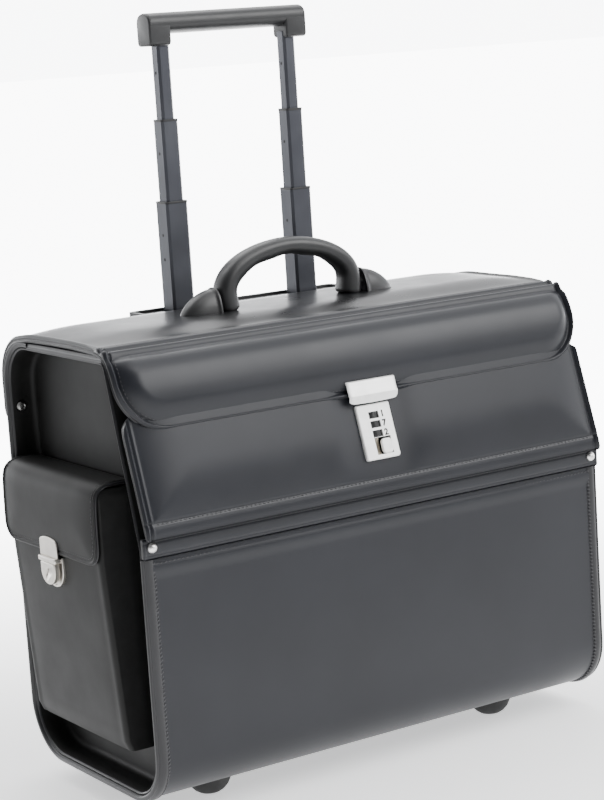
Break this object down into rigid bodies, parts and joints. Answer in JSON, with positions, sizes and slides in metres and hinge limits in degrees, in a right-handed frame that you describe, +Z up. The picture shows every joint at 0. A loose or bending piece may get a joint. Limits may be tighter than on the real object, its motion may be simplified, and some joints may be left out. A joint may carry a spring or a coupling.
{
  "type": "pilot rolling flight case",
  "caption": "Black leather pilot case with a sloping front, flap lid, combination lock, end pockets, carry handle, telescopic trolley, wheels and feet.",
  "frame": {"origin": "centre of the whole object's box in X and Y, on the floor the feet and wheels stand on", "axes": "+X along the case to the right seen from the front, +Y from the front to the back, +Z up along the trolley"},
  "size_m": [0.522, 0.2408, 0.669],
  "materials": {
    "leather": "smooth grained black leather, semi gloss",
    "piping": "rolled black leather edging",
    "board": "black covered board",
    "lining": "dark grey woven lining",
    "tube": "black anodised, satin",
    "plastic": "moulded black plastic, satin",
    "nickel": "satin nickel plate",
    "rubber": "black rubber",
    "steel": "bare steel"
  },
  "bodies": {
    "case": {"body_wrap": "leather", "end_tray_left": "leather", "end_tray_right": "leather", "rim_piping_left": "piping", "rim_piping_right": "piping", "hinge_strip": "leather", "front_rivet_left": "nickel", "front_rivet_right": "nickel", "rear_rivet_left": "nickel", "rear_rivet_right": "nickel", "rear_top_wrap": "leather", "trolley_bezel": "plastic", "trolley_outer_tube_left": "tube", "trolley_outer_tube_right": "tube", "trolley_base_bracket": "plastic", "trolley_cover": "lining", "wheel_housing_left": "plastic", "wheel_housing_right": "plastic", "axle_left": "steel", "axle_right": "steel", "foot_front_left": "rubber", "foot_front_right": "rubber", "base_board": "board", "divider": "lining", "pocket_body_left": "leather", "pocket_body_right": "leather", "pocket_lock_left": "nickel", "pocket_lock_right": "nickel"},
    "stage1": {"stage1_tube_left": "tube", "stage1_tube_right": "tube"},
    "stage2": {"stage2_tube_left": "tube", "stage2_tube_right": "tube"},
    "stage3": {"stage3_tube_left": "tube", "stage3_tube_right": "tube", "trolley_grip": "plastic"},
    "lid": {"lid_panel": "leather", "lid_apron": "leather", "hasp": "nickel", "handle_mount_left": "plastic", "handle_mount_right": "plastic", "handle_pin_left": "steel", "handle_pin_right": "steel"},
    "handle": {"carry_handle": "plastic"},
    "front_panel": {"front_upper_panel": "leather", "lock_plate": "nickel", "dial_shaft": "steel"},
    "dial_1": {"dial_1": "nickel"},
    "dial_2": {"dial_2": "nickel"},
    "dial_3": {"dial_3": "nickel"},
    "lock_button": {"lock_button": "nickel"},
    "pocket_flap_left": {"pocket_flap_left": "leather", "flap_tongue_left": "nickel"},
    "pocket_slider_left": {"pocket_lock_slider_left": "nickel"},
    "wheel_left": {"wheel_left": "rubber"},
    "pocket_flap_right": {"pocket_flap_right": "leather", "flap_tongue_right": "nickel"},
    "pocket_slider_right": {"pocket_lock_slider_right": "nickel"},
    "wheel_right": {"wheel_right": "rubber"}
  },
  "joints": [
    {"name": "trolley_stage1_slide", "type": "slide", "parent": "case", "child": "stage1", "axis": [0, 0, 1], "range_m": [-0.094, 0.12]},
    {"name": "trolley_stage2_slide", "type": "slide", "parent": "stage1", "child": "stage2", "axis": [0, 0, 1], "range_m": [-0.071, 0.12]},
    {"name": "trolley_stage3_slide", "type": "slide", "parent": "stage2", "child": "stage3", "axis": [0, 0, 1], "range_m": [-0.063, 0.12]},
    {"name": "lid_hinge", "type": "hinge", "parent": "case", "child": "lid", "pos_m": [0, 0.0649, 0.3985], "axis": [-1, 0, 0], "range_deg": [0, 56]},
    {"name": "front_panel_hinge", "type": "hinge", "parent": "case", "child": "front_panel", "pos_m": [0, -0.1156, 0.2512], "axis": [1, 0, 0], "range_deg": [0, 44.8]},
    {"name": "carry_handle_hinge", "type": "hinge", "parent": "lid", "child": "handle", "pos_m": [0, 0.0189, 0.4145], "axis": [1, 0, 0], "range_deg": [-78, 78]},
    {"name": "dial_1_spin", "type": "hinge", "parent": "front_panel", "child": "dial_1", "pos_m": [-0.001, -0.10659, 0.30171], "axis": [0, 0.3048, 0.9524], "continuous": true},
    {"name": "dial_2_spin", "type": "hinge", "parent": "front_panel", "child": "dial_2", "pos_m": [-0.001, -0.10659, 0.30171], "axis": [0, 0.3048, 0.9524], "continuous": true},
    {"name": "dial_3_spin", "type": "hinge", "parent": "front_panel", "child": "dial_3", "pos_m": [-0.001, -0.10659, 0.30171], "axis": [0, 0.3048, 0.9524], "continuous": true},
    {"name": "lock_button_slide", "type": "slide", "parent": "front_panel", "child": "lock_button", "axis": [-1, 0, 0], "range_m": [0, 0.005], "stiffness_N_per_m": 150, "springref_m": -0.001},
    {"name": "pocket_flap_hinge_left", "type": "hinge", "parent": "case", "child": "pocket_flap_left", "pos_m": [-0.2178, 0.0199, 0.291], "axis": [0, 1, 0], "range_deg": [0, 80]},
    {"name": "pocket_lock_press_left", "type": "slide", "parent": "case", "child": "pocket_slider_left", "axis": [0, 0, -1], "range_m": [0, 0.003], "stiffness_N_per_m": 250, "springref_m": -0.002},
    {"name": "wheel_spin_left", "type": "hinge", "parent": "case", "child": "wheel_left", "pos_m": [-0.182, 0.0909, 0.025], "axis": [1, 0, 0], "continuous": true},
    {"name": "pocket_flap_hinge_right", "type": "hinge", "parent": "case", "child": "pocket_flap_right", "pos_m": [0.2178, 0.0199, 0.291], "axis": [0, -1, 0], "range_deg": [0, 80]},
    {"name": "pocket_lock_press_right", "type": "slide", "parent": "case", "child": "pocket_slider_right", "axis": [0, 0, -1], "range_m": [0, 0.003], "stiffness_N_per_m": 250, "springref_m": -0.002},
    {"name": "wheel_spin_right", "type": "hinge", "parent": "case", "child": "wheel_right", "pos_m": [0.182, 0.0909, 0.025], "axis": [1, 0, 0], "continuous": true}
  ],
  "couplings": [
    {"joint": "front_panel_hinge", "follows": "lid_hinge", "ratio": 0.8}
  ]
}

━━━━━━━━━━

= Task =
Would you copy out each line exactly as written?

= Exercise result =
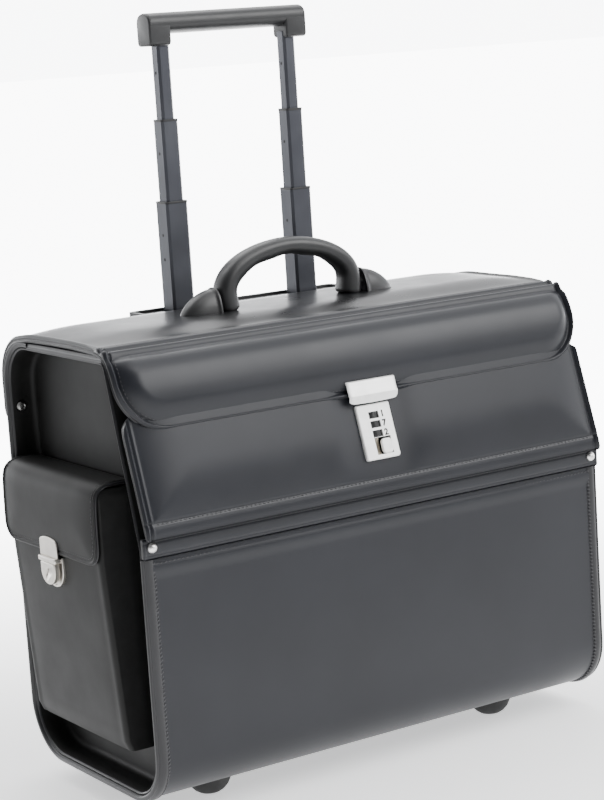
Break this object down into rigid bodies, parts and joints. Answer in JSON, with positions, sizes and slides in metres and hinge limits in degrees, in a right-handed frame that you describe, +Z up. The picture shows every joint at 0. A loose or bending piece may get a joint. Limits may be tighter than on the real object, its motion may be simplified, and some joints may be left out. A joint may carry a spring or a coupling.
{
  "type": "pilot rolling flight case",
  "caption": "Black leather pilot case with a sloping front, flap lid, combination lock, end pockets, carry handle, telescopic trolley, wheels and feet.",
  "frame": {"origin": "centre of the whole object's box in X and Y, on the floor the feet and wheels stand on", "axes": "+X along the case to the right seen from the front, +Y from the front to the back, +Z up along the trolley"},
  "size_m": [0.522, 0.2408, 0.669],
  "materials": {
    "leather": "smooth grained black leather, semi gloss",
    "piping": "rolled black leather edging",
    "board": "black covered board",
    "lining": "dark grey woven lining",
    "tube": "black anodised, satin",
    "plastic": "moulded black plastic, satin",
    "nickel": "satin nickel plate",
    "rubber": "black rubber",
    "steel": "bare steel"
  },
  "bodies": {
    "case": {"body_wrap": "leather", "end_tray_left": "leather", "end_tray_right": "leather", "rim_piping_left": "piping", "rim_piping_right": "piping", "hinge_strip": "leather", "front_rivet_left": "nickel", "front_rivet_right": "nickel", "rear_rivet_left": "nickel", "rear_rivet_right": "nickel", "rear_top_wrap": "leather", "trolley_bezel": "plastic", "trolley_outer_tube_left": "tube", "trolley_outer_tube_right": "tube", "trolley_base_bracket": "plastic", "trolley_cover": "lining", "wheel_housing_left": "plastic", "wheel_housing_right": "plastic", "axle_left": "steel", "axle_right": "steel", "foot_front_left": "rubber", "foot_front_right": "rubber", "base_board": "board", "divider": "lining", "pocket_body_left": "leather", "pocket_body_right": "leather", "pocket_lock_left": "nickel", "pocket_lock_right": "nickel"},
    "stage1": {"stage1_tube_left": "tube", "stage1_tube_right": "tube"},
    "stage2": {"stage2_tube_left": "tube", "stage2_tube_right": "tube"},
    "stage3": {"stage3_tube_left": "tube", "stage3_tube_right": "tube", "trolley_grip": "plastic"},
    "lid": {"lid_panel": "leather", "lid_apron": "leather", "hasp": "nickel", "handle_mount_left": "plastic", "handle_mount_right": "plastic", "handle_pin_left": "steel", "handle_pin_right": "steel"},
    "handle": {"carry_handle": "plastic"},
    "front_panel": {"front_upper_panel": "leather", "lock_plate": "nickel", "dial_shaft": "steel"},
    "dial_1": {"dial_1": "nickel"},
    "dial_2": {"dial_2": "nickel"},
    "dial_3": {"dial_3": "nickel"},
    "lock_button": {"lock_button": "nickel"},
    "pocket_flap_left": {"pocket_flap_left": "leather", "flap_tongue_left": "nickel"},
    "pocket_slider_left": {"pocket_lock_slider_left": "nickel"},
    "wheel_left": {"wheel_left": "rubber"},
    "pocket_flap_right": {"pocket_flap_right": "leather", "flap_tongue_right": "nickel"},
    "pocket_slider_right": {"pocket_lock_slider_right": "nickel"},
    "wheel_right": {"wheel_right": "rubber"}
  },
  "joints": [
    {"name": "trolley_stage1_slide", "type": "slide", "parent": "case", "child": "stage1", "axis": [0, 0, 1], "range_m": [-0.094, 0.12]},
    {"name": "trolley_stage2_slide", "type": "slide", "parent": "stage1", "child": "stage2", "axis": [0, 0, 1], "range_m": [-0.071, 0.12]},
    {"name": "trolley_stage3_slide", "type": "slide", "parent": "stage2", "child": "stage3", "axis": [0, 0, 1], "range_m": [-0.063, 0.12]},
    {"name": "lid_hinge", "type": "hinge", "parent": "case", "child": "lid", "pos_m": [0, 0.0649, 0.3985], "axis": [-1, 0, 0], "range_deg": [0, 56]},
    {"name": "front_panel_hinge", "type": "hinge", "parent": "case", "child": "front_panel", "pos_m": [0, -0.1156, 0.2512], "axis": [1, 0, 0], "range_deg": [0, 44.8]},
    {"name": "carry_handle_hinge", "type": "hinge", "parent": "lid", "child": "handle", "pos_m": [0, 0.0189, 0.4145], "axis": [1, 0, 0], "range_deg": [-78, 78]},
    {"name": "dial_1_spin", "type": "hinge", "parent": "front_panel", "child": "dial_1", "pos_m": [-0.001, -0.10659, 0.30171], "axis": [0, 0.3048, 0.9524], "continuous": true},
    {"name": "dial_2_spin", "type": "hinge", "parent": "front_panel", "child": "dial_2", "pos_m": [-0.001, -0.10659, 0.30171], "axis": [0, 0.3048, 0.9524], "continuous": true},
    {"name": "dial_3_spin", "type": "hinge", "parent": "front_panel", "child": "dial_3", "pos_m": [-0.001, -0.10659, 0.30171], "axis": [0, 0.3048, 0.9524], "continuous": true},
    {"name": "lock_button_slide", "type": "slide", "parent": "front_panel", "child": "lock_button", "axis": [-1, 0, 0], "range_m": [0, 0.005], "stiffness_N_per_m": 150, "springref_m": -0.001},
    {"name": "pocket_flap_hinge_left", "type": "hinge", "parent": "case", "child": "pocket_flap_left", "pos_m": [-0.2178, 0.0199, 0.291], "axis": [0, 1, 0], "range_deg": [0, 80]},
    {"name": "pocket_lock_press_left", "type": "slide", "parent": "case", "child": "pocket_slider_left", "axis": [0, 0, -1], "range_m": [0, 0.003], "stiffness_N_per_m": 250, "springref_m": -0.002},
    {"name": "wheel_spin_left", "type": "hinge", "parent": "case", "child": "wheel_left", "pos_m": [-0.182, 0.0909, 0.025], "axis": [1, 0, 0], "continuous": true},
    {"name": "pocket_flap_hinge_right", "type": "hinge", "parent": "case", "child": "pocket_flap_right", "pos_m": [0.2178, 0.0199, 0.291], "axis": [0, -1, 0], "range_deg": [0, 80]},
    {"name": "pocket_lock_press_right", "type": "slide", "parent": "case", "child": "pocket_slider_right", "axis": [0, 0, -1], "range_m": [0, 0.003], "stiffness_N_per_m": 250, "springref_m": -0.002},
    {"name": "wheel_spin_right", "type": "hinge", "parent": "case", "child": "wheel_right", "pos_m": [0.182, 0.0909, 0.025], "axis": [1, 0, 0], "continuous": true}
  ],
  "couplings": [
    {"joint": "front_panel_hinge", "follows": "lid_hinge", "ratio": 0.8}
  ]
}